* **WRITTEN INSTRUCTION**: The material below holds a span beginning at the line with "Write part 3" and ending at the line with "at_hem = section_point(side, end". Quote that span exactly, both ends included, and only that span.

== EXTRACTED DATA

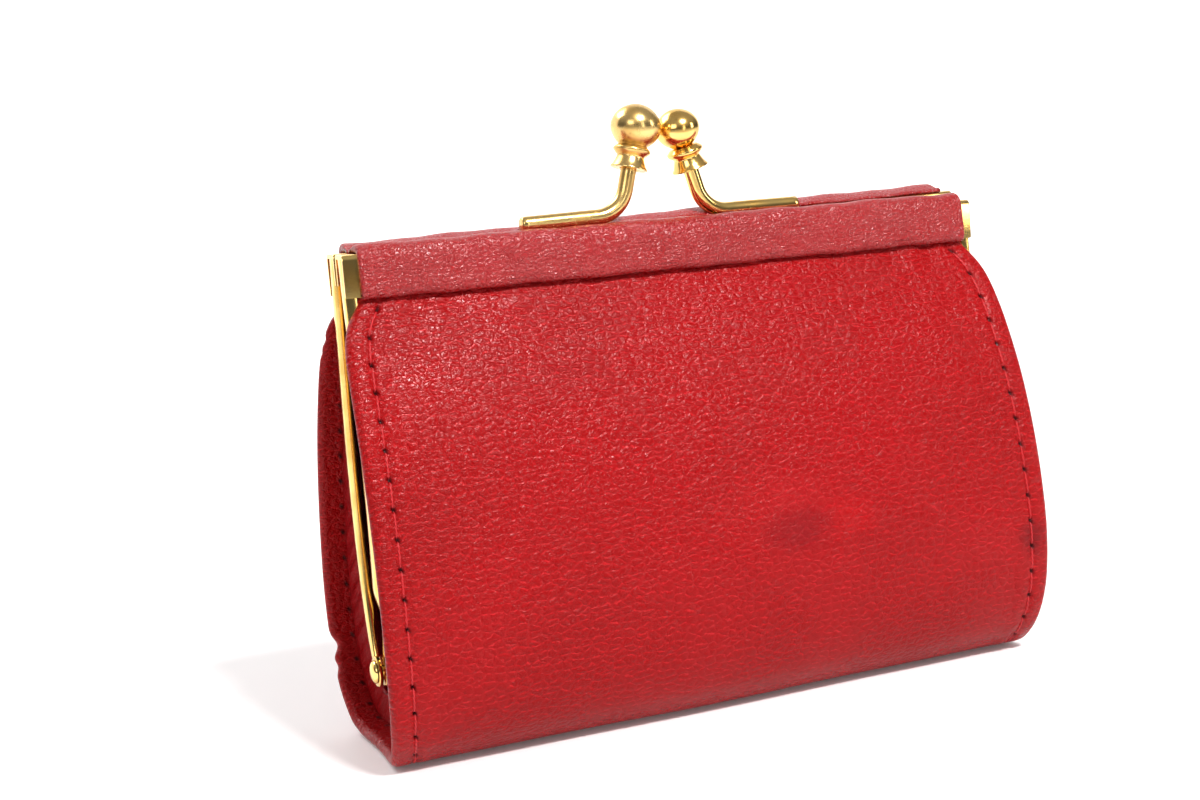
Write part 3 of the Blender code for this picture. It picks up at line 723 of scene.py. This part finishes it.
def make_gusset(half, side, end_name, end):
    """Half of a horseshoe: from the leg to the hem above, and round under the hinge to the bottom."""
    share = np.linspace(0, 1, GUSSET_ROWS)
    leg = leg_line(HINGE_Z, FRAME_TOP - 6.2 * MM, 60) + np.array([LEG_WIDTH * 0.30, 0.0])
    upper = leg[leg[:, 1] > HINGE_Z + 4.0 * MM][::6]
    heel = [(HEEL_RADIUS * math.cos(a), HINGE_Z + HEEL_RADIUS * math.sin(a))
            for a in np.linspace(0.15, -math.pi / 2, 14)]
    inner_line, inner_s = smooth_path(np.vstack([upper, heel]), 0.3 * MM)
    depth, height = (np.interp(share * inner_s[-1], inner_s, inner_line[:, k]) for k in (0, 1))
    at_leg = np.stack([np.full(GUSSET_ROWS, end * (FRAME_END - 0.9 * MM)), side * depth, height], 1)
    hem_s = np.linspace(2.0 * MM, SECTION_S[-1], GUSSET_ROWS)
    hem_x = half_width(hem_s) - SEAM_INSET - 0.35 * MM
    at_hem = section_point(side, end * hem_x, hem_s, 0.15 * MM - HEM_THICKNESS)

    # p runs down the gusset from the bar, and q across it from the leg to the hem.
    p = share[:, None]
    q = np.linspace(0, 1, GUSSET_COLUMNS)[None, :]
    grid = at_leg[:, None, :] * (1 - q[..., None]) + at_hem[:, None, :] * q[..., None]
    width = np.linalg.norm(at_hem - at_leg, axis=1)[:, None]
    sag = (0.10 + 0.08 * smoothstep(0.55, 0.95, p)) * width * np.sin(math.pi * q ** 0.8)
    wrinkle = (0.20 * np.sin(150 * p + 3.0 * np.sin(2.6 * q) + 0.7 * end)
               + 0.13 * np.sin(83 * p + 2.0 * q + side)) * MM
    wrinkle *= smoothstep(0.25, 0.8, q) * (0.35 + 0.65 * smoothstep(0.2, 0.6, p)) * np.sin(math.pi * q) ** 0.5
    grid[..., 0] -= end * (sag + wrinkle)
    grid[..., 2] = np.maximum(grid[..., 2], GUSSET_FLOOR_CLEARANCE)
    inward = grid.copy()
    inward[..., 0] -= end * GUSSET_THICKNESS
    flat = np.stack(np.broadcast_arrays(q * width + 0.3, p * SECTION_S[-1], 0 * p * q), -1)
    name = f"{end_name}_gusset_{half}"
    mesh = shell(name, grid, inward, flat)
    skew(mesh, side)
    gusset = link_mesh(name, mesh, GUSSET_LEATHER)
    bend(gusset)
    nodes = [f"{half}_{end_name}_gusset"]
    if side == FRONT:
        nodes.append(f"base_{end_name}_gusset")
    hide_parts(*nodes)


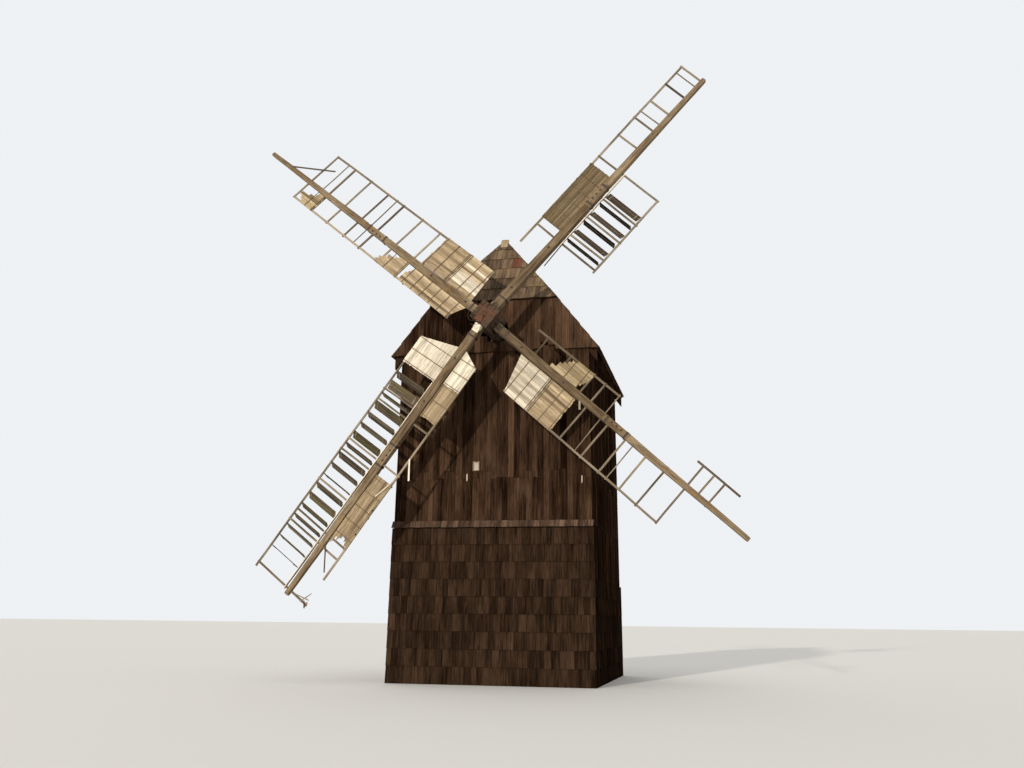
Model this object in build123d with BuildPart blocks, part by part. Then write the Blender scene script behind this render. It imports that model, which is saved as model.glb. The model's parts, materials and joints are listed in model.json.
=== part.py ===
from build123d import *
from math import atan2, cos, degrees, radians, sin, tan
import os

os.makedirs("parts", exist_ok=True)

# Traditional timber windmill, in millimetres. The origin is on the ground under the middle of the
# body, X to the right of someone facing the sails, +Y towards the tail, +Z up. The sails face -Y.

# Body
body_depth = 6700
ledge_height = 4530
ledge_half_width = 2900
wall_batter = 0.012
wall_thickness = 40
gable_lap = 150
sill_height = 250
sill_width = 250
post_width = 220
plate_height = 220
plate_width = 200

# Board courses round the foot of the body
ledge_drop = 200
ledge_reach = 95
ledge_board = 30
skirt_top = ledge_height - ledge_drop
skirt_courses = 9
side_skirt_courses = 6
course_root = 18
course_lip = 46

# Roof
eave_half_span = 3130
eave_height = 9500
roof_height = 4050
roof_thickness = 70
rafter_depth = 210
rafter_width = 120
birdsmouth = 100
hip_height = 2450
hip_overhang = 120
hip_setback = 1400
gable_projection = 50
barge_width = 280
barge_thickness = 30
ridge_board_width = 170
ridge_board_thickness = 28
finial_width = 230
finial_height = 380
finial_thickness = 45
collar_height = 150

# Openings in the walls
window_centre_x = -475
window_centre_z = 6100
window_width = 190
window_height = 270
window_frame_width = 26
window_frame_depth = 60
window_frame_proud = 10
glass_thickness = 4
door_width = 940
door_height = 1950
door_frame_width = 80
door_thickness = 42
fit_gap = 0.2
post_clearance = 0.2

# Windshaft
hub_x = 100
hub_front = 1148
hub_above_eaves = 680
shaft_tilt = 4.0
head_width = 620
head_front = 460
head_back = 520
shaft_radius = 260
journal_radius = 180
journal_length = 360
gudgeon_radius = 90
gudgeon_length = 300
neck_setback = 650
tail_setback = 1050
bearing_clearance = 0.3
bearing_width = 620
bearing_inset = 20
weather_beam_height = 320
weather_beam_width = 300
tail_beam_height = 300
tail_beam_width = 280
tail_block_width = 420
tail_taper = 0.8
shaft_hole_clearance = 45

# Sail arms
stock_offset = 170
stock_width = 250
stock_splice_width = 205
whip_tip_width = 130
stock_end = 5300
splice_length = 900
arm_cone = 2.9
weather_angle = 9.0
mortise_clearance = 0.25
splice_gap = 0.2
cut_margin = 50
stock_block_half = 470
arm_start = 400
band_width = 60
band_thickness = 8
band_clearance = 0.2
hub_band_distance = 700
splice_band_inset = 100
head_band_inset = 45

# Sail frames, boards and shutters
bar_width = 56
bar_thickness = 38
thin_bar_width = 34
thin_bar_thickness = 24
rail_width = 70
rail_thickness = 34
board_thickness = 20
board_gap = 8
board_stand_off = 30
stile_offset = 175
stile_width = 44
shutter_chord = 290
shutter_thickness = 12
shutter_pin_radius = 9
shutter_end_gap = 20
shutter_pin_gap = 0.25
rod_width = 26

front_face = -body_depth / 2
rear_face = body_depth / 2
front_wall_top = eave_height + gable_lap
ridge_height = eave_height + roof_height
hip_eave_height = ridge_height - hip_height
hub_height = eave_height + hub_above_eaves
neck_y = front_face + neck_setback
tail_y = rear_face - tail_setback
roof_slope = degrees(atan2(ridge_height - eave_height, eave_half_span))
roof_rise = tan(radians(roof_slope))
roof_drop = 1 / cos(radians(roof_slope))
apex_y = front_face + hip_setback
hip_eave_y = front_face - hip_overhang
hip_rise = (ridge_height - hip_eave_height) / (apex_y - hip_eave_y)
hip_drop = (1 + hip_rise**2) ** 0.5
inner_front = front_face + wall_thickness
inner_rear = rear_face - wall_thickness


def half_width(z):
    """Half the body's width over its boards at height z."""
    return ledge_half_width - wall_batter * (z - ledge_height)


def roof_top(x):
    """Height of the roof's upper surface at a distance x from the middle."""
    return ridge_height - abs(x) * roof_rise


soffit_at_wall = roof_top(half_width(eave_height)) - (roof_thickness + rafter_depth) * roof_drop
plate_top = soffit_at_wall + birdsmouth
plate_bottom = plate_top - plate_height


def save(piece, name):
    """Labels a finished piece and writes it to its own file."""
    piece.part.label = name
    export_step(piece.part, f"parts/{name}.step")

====
== EXTRACTED DATA

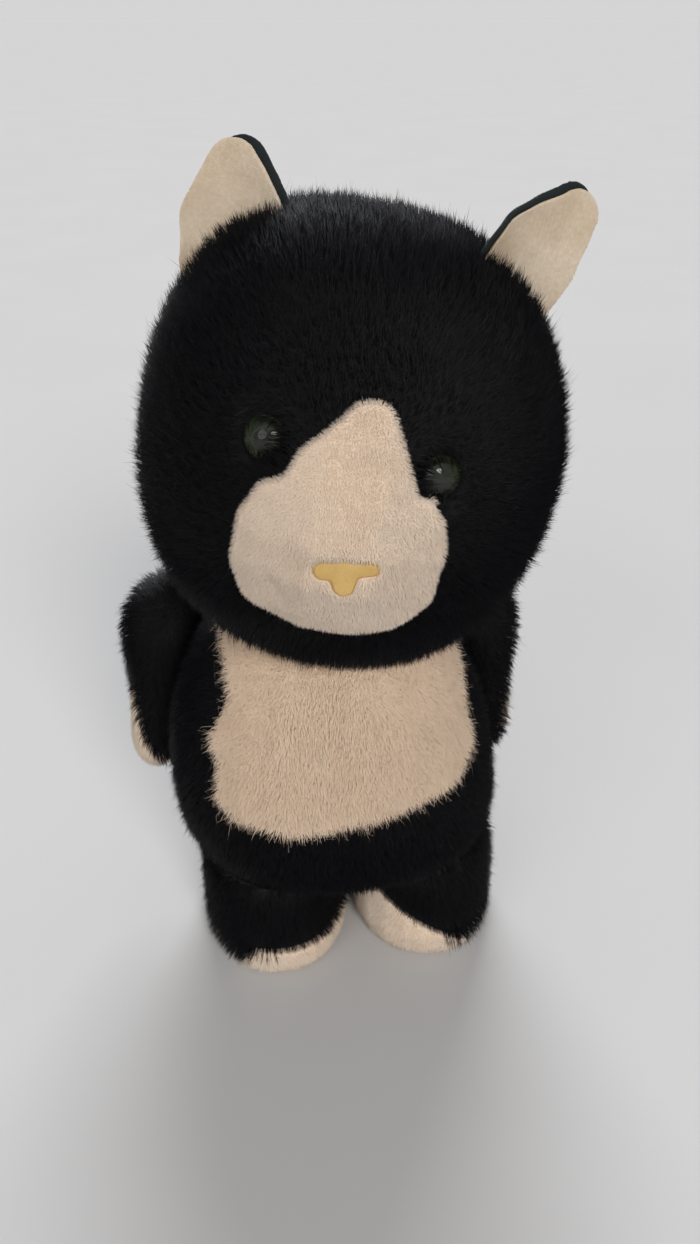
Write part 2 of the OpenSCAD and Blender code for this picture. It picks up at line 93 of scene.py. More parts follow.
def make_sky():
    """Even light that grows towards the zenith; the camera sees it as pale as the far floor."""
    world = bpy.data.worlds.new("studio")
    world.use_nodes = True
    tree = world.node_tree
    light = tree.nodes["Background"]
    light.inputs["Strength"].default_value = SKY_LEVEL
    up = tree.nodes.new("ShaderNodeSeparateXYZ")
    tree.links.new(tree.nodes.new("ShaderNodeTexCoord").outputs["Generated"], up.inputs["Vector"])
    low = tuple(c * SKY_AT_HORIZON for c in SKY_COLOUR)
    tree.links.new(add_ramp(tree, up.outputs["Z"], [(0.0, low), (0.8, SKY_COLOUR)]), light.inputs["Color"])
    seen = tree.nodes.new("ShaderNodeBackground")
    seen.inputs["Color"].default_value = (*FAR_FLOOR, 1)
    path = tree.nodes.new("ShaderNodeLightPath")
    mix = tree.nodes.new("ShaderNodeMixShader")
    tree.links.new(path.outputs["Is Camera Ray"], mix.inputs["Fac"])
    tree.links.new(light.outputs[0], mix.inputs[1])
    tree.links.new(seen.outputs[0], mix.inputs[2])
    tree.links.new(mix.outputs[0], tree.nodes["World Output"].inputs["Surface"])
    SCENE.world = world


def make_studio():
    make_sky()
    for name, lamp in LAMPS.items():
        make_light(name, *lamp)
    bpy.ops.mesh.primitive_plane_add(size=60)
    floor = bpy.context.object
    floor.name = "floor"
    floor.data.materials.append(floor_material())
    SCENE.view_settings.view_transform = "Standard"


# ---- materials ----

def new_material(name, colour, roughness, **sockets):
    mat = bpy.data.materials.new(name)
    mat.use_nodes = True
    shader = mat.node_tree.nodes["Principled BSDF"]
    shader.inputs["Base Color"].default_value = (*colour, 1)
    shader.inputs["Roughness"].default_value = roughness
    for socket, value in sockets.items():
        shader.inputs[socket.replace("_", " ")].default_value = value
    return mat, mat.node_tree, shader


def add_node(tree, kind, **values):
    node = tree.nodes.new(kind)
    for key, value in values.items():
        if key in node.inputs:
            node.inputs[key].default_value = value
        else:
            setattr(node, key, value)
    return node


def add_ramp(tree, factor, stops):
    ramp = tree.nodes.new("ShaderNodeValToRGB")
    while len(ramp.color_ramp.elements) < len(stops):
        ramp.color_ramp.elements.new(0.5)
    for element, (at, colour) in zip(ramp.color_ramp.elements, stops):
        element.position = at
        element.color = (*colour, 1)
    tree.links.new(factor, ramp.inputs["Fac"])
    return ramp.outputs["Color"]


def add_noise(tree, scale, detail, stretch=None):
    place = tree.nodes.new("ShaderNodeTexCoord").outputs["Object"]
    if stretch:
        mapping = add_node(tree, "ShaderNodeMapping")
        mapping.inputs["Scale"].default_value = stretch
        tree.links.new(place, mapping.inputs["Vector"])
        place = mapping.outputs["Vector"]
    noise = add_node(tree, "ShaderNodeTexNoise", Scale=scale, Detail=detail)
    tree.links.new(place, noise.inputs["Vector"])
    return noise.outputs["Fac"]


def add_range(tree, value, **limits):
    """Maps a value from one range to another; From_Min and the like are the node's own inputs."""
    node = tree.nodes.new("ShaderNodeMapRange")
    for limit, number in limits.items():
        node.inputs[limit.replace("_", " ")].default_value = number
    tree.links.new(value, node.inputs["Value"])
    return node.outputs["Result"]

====

* **PROBLEM SOLUTION**:
Write part 3 of the Blender code for this picture. It picks up at line 723 of scene.py. This part finishes it.
def make_gusset(half, side, end_name, end):
    """Half of a horseshoe: from the leg to the hem above, and round under the hinge to the bottom."""
    share = np.linspace(0, 1, GUSSET_ROWS)
    leg = leg_line(HINGE_Z, FRAME_TOP - 6.2 * MM, 60) + np.array([LEG_WIDTH * 0.30, 0.0])
    upper = leg[leg[:, 1] > HINGE_Z + 4.0 * MM][::6]
    heel = [(HEEL_RADIUS * math.cos(a), HINGE_Z + HEEL_RADIUS * math.sin(a))
            for a in np.linspace(0.15, -math.pi / 2, 14)]
    inner_line, inner_s = smooth_path(np.vstack([upper, heel]), 0.3 * MM)
    depth, height = (np.interp(share * inner_s[-1], inner_s, inner_line[:, k]) for k in (0, 1))
    at_leg = np.stack([np.full(GUSSET_ROWS, end * (FRAME_END - 0.9 * MM)), side * depth, height], 1)
    hem_s = np.linspace(2.0 * MM, SECTION_S[-1], GUSSET_ROWS)
    hem_x = half_width(hem_s) - SEAM_INSET - 0.35 * MM
    at_hem = section_point(side, end * hem_x, hem_s, 0.15 * MM - HEM_THICKNESS)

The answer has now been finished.